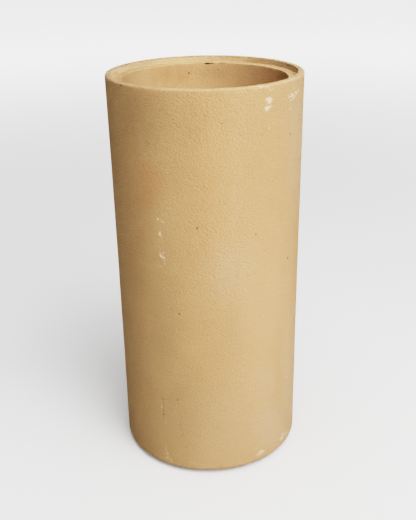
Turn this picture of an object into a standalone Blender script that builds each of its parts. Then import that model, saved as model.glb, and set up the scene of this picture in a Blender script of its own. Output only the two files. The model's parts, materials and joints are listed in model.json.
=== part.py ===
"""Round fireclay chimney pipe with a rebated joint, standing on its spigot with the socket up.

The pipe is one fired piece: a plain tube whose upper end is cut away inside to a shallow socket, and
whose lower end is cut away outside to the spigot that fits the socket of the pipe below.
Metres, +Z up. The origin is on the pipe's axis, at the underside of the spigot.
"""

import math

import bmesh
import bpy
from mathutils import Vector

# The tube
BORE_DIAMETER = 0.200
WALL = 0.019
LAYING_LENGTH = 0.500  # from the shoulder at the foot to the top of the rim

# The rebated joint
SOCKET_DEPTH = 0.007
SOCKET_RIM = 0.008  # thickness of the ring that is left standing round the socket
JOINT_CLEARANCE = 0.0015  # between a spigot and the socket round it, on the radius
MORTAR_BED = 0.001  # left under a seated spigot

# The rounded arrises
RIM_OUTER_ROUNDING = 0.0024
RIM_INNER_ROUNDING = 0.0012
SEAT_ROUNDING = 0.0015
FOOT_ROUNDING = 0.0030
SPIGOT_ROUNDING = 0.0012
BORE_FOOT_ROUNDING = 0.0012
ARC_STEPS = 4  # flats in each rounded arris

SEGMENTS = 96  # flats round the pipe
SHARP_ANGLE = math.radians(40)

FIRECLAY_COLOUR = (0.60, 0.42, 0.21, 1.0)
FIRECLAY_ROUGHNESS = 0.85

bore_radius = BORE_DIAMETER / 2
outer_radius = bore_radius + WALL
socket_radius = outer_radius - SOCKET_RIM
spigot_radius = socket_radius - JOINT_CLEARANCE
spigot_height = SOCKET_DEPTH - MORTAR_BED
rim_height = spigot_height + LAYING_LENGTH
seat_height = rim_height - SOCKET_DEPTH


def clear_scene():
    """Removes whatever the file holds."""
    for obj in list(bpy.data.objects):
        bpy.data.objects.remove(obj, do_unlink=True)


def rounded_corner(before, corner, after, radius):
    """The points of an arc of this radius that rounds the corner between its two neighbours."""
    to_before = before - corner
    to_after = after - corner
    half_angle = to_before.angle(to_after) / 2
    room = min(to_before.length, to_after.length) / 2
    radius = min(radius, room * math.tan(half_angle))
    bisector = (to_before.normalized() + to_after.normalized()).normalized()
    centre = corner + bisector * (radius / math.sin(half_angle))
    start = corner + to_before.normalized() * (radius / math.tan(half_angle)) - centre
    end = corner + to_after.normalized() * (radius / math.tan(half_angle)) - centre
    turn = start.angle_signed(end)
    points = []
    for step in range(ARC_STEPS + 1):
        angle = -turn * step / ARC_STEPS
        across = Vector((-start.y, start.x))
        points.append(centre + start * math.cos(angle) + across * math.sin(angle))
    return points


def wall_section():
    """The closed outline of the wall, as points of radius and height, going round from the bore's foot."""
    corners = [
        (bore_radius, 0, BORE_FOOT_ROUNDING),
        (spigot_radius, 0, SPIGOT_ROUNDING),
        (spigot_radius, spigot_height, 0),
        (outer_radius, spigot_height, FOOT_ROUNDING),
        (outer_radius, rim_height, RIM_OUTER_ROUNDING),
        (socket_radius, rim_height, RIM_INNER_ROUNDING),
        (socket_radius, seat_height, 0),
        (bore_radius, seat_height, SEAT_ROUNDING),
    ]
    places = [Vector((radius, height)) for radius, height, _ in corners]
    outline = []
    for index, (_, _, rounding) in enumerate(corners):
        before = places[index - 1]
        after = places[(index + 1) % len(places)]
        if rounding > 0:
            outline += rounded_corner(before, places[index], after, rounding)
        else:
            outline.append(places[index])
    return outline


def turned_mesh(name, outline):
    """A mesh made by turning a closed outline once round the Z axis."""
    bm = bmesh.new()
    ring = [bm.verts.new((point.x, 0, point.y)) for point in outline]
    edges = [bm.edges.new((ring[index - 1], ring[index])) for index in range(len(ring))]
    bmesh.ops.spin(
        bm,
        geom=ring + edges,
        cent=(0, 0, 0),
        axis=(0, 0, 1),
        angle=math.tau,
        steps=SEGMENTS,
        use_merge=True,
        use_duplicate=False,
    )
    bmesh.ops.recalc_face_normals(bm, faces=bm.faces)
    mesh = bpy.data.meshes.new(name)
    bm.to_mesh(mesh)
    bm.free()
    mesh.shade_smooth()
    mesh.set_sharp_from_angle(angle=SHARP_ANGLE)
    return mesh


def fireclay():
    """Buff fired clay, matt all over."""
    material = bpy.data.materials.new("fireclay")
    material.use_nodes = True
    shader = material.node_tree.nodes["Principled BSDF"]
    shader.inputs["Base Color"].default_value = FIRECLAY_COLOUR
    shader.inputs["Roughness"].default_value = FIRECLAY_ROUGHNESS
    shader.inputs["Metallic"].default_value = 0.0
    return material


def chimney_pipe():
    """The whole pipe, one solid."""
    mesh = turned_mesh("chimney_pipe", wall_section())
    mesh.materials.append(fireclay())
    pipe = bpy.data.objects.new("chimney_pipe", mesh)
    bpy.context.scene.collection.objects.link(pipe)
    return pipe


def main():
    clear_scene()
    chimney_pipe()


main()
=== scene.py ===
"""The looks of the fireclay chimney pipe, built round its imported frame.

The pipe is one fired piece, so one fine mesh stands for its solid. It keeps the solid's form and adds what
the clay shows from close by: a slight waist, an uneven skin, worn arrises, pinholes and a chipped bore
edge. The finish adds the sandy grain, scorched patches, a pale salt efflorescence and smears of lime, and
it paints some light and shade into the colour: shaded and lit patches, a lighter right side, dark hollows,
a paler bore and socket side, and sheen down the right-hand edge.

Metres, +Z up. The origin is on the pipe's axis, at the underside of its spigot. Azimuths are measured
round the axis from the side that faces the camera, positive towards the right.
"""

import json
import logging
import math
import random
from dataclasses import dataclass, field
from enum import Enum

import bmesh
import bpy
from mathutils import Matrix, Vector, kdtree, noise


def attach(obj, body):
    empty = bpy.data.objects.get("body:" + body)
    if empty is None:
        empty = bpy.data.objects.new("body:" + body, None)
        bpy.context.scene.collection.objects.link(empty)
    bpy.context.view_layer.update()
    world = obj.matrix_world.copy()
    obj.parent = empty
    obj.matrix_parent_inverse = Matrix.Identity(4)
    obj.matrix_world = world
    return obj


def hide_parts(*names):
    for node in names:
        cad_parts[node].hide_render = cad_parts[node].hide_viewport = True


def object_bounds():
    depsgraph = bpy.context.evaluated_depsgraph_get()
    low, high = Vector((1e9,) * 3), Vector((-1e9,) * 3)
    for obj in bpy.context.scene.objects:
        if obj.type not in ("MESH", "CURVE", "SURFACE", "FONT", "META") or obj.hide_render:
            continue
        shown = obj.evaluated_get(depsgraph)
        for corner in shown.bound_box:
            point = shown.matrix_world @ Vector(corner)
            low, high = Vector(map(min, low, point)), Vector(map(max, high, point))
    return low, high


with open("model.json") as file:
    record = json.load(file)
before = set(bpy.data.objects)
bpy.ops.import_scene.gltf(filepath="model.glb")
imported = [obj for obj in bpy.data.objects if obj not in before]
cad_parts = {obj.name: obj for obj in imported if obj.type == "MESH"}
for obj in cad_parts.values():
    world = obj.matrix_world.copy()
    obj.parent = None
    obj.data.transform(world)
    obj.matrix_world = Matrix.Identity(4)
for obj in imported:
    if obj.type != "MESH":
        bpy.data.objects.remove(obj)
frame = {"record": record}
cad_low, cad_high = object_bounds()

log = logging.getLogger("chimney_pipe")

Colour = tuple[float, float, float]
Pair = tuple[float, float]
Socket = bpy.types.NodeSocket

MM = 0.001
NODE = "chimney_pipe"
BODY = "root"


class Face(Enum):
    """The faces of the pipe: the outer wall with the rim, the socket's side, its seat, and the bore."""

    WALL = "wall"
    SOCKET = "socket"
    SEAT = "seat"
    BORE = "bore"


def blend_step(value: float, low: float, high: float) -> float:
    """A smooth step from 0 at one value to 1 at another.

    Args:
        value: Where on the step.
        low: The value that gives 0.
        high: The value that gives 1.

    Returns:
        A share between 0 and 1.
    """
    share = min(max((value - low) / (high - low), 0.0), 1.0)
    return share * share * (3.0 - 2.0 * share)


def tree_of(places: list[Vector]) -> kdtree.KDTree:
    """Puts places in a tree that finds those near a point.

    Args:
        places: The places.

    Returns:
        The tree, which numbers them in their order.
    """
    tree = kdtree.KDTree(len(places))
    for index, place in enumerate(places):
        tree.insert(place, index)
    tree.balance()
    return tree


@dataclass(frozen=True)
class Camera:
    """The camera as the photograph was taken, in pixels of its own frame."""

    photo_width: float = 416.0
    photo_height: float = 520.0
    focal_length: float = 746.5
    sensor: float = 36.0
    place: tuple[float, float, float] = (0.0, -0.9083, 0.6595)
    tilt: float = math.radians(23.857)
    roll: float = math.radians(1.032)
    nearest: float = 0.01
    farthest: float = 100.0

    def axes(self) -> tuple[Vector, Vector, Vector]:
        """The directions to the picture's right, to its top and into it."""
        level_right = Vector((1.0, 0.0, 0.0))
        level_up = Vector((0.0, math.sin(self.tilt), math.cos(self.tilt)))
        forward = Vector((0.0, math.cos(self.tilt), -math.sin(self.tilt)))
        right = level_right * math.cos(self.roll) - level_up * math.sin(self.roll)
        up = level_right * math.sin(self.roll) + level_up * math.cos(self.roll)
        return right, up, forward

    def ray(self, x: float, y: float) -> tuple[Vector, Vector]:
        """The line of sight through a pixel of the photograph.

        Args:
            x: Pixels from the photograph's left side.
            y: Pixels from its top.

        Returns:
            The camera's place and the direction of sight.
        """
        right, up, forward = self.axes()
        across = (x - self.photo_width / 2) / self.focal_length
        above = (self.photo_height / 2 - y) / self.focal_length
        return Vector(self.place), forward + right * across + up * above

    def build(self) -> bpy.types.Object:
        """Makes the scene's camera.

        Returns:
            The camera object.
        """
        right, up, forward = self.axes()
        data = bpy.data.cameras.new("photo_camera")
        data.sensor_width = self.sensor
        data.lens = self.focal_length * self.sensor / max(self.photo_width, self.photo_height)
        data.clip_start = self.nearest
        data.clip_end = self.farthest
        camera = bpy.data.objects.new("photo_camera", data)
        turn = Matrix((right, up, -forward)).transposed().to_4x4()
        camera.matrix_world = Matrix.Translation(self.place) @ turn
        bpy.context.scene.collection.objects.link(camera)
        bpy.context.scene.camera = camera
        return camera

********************

**TASK INSTRUCTIONS:** Only the lines from the top of the data through the line that contains "the socket up." should be quoted, exactly as they stand.

**RESPONSE TO THE TASK:**
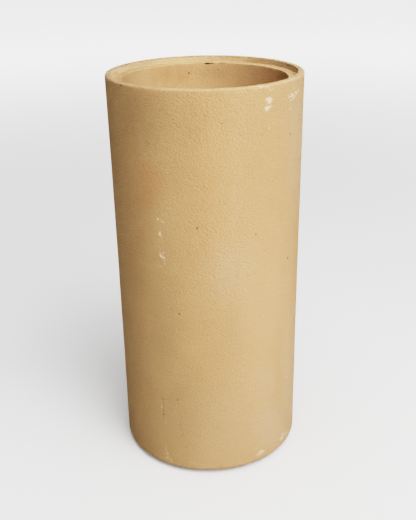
Turn this picture of an object into a standalone Blender script that builds each of its parts. Then import that model, saved as model.glb, and set up the scene of this picture in a Blender script of its own. Output only the two files. The model's parts, materials and joints are listed in model.json.
=== part.py ===
"""Round fireclay chimney pipe with a rebated joint, standing on its spigot with the socket up.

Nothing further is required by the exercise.